Director Phillip Roth is a prolific director of direct-to-video sf/action films. His other genre contributions include the post-holocaust cyborg film Prototype X29A/Prototype (1992); the alternate history/cyborg war film Apex (1994); Darkdrive (1996), which concerned a virtual prison; the Virtual Reality film Total Reality (1997); the intergalactic heist film Velocity Trap (1997); Interceptor Force (1999) and Interceptor Force 2 (2002) concerning an alien-hunting squad; Falcon Down (2000) about a hi-tech weapon; Hyper Sonic (2002) about a hi-tech plane race; and the giant snake/future prison film New Alcatraz/Boa (2002); the killer sharks film Dark Waters (2003); Deep Shock (2003) about a submarine crew against a monster; Dragon Fighter (2003) about genetically-engineered dragons; the asteroid collision/extreme weather disaster movie Maximum Velocity (2003).
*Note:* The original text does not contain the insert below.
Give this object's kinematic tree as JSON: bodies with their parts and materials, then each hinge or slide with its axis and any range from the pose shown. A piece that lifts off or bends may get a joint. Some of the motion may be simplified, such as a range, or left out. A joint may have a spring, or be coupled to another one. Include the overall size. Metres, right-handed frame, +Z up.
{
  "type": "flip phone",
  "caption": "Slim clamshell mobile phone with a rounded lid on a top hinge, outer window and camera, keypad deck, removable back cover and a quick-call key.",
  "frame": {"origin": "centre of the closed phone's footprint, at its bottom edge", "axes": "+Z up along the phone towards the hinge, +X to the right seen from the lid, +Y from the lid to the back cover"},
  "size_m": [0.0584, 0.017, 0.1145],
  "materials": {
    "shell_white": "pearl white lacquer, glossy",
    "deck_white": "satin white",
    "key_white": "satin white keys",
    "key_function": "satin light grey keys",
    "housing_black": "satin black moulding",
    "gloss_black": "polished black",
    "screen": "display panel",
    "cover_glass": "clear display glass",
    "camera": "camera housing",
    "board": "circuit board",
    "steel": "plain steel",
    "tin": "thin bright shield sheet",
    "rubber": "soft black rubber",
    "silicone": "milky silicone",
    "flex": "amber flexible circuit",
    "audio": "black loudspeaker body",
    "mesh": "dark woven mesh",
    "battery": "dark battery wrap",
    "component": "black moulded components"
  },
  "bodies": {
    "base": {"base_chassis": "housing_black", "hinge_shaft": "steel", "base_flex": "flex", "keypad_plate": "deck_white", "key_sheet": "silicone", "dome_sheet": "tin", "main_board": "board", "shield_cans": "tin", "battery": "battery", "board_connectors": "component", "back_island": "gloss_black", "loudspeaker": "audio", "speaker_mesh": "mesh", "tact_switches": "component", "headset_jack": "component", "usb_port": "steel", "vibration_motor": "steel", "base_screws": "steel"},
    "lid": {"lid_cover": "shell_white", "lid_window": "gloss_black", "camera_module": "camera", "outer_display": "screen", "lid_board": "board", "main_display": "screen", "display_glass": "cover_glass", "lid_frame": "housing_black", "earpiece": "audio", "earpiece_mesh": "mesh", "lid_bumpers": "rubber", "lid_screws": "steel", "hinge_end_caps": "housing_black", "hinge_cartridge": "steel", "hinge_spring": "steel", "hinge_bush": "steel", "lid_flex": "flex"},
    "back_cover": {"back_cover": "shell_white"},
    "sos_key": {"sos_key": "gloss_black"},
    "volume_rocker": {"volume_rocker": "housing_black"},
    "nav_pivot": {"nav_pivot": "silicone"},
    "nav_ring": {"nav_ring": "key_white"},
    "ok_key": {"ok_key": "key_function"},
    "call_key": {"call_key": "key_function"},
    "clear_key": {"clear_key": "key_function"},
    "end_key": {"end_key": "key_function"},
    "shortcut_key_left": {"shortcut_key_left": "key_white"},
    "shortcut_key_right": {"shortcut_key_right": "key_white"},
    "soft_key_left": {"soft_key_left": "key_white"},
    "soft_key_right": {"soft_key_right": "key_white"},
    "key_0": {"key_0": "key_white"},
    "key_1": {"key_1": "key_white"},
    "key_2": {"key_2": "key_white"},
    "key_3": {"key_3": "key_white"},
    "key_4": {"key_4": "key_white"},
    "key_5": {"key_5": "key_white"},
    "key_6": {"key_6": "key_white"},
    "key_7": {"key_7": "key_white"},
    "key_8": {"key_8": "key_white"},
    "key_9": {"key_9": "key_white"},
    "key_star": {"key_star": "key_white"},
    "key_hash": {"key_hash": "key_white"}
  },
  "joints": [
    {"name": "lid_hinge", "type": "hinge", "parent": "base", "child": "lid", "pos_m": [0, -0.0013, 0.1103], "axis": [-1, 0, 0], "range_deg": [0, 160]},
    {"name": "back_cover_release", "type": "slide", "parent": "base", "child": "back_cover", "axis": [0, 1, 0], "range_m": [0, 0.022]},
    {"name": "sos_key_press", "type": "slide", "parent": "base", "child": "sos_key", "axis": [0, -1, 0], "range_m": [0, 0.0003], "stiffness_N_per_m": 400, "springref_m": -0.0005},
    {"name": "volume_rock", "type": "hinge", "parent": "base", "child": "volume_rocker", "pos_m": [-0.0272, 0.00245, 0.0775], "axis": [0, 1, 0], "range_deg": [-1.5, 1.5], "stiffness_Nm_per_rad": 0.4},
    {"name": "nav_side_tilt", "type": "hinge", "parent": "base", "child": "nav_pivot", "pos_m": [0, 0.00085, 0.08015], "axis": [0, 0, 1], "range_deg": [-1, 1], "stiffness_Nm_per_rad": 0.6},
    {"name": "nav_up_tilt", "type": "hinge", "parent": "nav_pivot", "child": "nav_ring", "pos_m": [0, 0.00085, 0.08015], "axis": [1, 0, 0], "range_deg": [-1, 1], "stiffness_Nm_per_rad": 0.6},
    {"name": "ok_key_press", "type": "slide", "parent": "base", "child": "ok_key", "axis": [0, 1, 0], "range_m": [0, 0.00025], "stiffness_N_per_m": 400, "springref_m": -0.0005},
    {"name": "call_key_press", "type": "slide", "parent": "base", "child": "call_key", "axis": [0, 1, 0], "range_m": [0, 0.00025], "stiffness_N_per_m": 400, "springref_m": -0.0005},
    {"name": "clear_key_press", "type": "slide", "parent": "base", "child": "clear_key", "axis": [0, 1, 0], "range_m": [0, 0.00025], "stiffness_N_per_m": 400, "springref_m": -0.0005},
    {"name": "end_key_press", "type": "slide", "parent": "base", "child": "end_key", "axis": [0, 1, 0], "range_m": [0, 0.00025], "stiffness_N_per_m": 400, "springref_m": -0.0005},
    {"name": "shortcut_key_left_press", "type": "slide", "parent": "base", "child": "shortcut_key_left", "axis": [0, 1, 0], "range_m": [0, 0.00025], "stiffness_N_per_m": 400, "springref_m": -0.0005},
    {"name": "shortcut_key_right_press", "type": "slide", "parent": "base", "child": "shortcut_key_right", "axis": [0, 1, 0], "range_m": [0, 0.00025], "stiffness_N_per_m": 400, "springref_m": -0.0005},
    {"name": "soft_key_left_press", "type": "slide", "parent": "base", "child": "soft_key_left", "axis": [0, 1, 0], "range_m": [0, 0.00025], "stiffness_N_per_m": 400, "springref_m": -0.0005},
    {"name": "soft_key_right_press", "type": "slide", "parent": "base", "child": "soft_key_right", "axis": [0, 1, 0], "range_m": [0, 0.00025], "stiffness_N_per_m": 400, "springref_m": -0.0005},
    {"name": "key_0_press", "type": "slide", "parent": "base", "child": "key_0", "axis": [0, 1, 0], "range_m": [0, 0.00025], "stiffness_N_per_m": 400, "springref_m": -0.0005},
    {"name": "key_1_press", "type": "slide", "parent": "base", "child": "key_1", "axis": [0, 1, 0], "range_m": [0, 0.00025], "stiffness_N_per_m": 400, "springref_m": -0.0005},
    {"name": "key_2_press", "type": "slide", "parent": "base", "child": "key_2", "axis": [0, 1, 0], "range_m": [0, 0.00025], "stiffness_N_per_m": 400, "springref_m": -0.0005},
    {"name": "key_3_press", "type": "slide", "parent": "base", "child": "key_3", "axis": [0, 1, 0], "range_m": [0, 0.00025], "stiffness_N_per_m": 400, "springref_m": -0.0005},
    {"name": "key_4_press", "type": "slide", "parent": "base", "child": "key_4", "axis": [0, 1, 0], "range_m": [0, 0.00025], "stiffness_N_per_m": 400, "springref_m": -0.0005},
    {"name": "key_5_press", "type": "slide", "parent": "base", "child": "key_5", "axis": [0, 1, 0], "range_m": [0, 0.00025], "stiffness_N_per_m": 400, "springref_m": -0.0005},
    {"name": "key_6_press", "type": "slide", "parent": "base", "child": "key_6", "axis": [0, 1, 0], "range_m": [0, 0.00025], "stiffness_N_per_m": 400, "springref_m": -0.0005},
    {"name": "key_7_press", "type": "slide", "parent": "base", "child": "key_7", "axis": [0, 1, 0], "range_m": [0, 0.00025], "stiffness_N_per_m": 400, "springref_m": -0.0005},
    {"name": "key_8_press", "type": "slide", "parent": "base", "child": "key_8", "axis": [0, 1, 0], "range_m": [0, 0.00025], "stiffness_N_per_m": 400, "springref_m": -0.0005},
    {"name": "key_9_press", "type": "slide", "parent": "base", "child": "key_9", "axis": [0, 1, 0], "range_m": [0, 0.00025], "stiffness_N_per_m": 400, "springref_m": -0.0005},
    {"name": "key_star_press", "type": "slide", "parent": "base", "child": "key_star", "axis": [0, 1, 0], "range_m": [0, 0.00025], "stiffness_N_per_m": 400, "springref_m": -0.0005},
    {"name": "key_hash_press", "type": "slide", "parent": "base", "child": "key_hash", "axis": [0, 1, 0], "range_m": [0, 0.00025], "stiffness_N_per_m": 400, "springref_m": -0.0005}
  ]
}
Roth also heads United (sometimes Unified) Film Organization (UFO)’s other genre films include:- Darkdrive (1996), Total Reality (1997), Interceptors (1999), Storm (1999), Deep Core (2000), Epoch (2000), Falcon Down (2000), Mindstorm (2000), Python (2000), Lost Voyage (2001), Shark Hunter (2001), Antibody (2002), Dark Descent (2002), Hyper Sonic (2002), Interceptor Force 2 (2002), Pythons (2002), Dark Waters (2003), Deep Shock (2003), Dragonfighter (2003), Maximum Velocity (2003), Warnings/Silent Warnings (2003), Boa vs Python (2004), Darklight (2004), Dragon Storm (2004), Phantom Force (2004), Post Impact (2004), Alien Siege (2005), Crimson Force (2005), Locusts: The 8th Plague (2005), Manticore (2005), Path of Destruction (2005), S.S. Doomtrooper (2006), Reign of the Gargoyles (2007), Copperhead (2008), Ghost Voyage (2008), Doomsday (2009), Ghost Town (2009), The Grudge 3 (2009), Star Runners (2009), Arctic Predator (2010), Elimination (2010), Lake Placid 3 (2010), Triassic Attack (2010), Cold Fusion (2011), Miami Magma (2011), Morlocks (2011), Rage of the Yeti (2011), Super Eruption (2011), Super Tanker (2011), Black Forest (2012), Boogeyman (2012), Lake Placid: The Final Chapter (2012), True Bloodthirst (2012), Wrong Turn 5: Bloodlines (2012), Deadly Descent (2013), Invasion Roswell (2013), Jet Stream (2013), Robocroc (2013), Super Collider (2013), Crystal Skulls (2014), Firequake (2014), Wrong Turn 6: Last Resort (2014), Lake Placid vs Anaconda (2015), Roboshark (2015), Death Race: Beyond Anarchy (2018). The Car: Road to Revenge (2019) and Doom: Annihilation (2019).